Here's the best bit, The Whip....

You tell the app who you're with (it uses your contact list and looks for those with Revolut accounts, and checks proximity, you just tap on the names in your group). Whoever wants to hold the whip sets it up in their Revolut app (say €450), hits split, and your mates all get tapped up for an equal contribution via the app (so 9 of you would contribute €50 each). They tap the notification and it sends the money in to your Revolut app. You can name it 'The Whip' then buy beer all day specifically from that fund, either by contactless, withdrawing cash, whatever you want. If you need to top up, you enter the total amount, hit split, tap your mates up same again.

Even if there's no whip, say you want to split a big bar/restaurant bill, you just enter the total amount, tap on the people your splitting with, hit split and it asks them all for their contribution. This goes straight in to your account so you can pay the bill.
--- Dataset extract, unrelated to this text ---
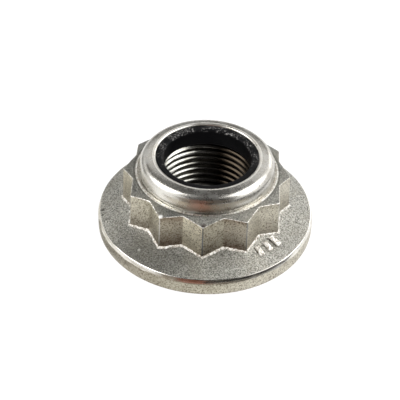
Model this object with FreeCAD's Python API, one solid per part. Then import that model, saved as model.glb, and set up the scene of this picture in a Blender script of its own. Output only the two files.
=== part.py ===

It works in any currency, comes with loads of extra features like switching your card off if you lose it, or switching contactless on & off, AND IT'S FREE! It also keeps an accurate record of everyone's contribution & everything you spent money on that day (not always a good thing...)

I use it for literally all of my social spending now, and so do all of my mates, it is so easy to set up and manage.

I cannot even begin to contemplate a trip with a load of blokes where proposing that system for a whip would get past the first few words of explanation
 














hampshirebrightonboy

Well-known member
Sep 3, 2011
970
It was for the first couple of seasons - don't you remember the top-up system. It got scrapped because it slowed everything down

I remember, but pretty sure contactless with card or phone would be much faster than that system.
You would not have problems with people not having the correct amount on their cards for a start.
 


HastingsSeagull

Well-known member
Jan 13, 2010
9,257
BGC Manila
Amazed if it's as much as 10-15%. Spent a lot of time there about 5 years ago and would have said 2% max back then. All seemed to work very smoothly and we could learn a lot.

Then again I was in the bigger cities, so could be different in rural areas.